Le grand défi des archives, c'est de toujours tout pouvoir retrouver. swissinfo.ch

La Suisse possède un patrimoine photographique énorme et la conservation de cet héritage culturel n’est pas parfaitement garantie à long terme. Le problème posé par le double archivage des collections, traditionnel et numérique, n’est pas tant une affaire technique que de volonté politique et de moyens.

Une boîte de plaques de verre est posée à côté du scanner: «Ce sont des photos prises par mon grand-père, pasteur à Grindelwald il y a près d’une centaine d’années», explique Christoph Balsiger, membre de la rédaction photo de swissinfo.ch. «Il y a des portraits, des fleurs, des paysages, des montagnes… ici, je reconnais l’Eiger, mais le reste… aucune idée: il n’y a presque jamais d’indication. Heureusement, il a marqué le bon côté», dit-il en rangeant soigneusement la plaque et en sortant la suivante. Un trésor? Rien n’est moins sûr.

 

La valeur des témoignages d’amateurs est «quasi-nulle, parce que ce sont plus ou moins toujours les mêmes thèmes: des portraits ou des paysages non identifiés», relève Martin Gasser, conservateur de la Fondation suisse pour la photographie à Winterthour. Beaucoup de Suisses ont pu s’offrir un appareil de photo dès les débuts du 8e art, dont la démocratisation en a fait ensuite un produit industriel de masse et un langage universel.

A cela s’ajoute la production des professionnels, notamment dans la presse. La richesse des titres a diminué ces dernières années, mais la Suisse compte un nombre record de publications. Entre 1930 et les années 90, le groupe Ringier a accumulé à lui seul 7 millions d’archives photo.

Cet immense patrimoine visuel est réparti entre les bibliothèques, les musées et… les greniers familiaux. La pérennité de la photo amateur n’est pas garantie, ni même celle de la professionnelle.

Garder ou jeter: tout un art

«Des privés nous proposent souvent leurs archives. En général, nous les refusons, mais nous donnons des conseils pour décider ce qu’il faut garder, jeter ou… vendre au marché aux puces, poursuit Martin Gasser. Nous gardons des sujets intéressants (par exemple les clichés spécialisés et rares d’un ingénieur pendant la Première Guerre mondiale), mais rarement tout un fonds.»

Martin Gasser ajoute qu’il faut déjà faire des «choix douloureux» parmi les professionnels. «Notre mission est la conservation du matériel analogique du XIXe à la fin du XXe. Nous essayons de garder les sujets et les photographes les plus importants, mais aussi ce qui est significatif au niveau national, toutes régions confondues.»

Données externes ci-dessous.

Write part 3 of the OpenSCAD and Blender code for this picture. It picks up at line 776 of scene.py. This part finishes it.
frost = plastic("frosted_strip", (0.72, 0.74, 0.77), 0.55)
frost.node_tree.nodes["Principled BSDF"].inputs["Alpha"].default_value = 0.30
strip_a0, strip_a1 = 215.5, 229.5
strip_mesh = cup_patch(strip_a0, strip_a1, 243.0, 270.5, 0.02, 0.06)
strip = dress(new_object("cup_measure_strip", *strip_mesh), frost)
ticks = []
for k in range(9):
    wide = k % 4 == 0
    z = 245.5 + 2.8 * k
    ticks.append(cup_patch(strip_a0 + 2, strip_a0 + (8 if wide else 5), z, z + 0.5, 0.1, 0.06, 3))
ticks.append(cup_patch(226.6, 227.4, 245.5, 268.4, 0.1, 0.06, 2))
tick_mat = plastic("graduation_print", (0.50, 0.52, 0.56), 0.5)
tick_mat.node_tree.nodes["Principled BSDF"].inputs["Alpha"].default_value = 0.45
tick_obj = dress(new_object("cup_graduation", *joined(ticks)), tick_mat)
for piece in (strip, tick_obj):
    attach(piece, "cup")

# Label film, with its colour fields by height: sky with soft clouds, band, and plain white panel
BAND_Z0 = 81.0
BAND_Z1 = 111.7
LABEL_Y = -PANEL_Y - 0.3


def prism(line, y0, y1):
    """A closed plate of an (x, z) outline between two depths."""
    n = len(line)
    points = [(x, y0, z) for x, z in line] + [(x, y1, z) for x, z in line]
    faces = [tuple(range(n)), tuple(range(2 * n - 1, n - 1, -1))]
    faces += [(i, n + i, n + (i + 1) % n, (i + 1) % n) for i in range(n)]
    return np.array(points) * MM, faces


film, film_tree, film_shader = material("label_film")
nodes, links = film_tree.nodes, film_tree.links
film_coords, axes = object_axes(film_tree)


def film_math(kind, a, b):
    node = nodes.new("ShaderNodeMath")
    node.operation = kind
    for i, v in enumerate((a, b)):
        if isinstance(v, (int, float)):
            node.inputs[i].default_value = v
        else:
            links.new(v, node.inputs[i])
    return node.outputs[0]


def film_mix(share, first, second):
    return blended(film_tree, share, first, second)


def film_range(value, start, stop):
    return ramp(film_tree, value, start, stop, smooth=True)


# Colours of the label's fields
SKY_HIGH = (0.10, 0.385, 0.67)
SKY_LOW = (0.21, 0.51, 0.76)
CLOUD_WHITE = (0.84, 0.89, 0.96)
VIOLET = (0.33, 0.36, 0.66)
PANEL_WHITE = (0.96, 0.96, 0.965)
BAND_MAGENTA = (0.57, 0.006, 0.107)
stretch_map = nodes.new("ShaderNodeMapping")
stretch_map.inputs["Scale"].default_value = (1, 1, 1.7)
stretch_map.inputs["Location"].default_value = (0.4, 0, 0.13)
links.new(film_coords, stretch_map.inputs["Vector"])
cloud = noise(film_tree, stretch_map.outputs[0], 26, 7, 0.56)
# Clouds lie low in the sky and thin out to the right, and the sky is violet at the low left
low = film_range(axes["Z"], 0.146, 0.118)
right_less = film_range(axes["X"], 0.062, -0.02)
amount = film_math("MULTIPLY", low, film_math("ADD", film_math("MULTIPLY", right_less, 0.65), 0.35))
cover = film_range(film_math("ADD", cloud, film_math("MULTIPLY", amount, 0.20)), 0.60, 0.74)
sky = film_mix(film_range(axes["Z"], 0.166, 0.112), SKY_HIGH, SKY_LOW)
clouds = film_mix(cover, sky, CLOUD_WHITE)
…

La Fondation compte plus d’un million de plaques, négatifs, diapositives, tirages, etc., entreposés sous climatisation pour ralentir les dégâts du temps et des produits chimiques. Son directeur précise que «l’Office fédéral de la culture a considérablement renforcé son soutien depuis dix ans, mais c’est une goutte d’eau» par rapport aux besoins.

Institut de recherche de l’Université de Bâle spécialisé dans les sciences humaines (humanités) numériques, le Digital Humanities Lab travaille sur l’archivage à long terme de tous les documents, photos, textes, multimédia, travaux scientifiques.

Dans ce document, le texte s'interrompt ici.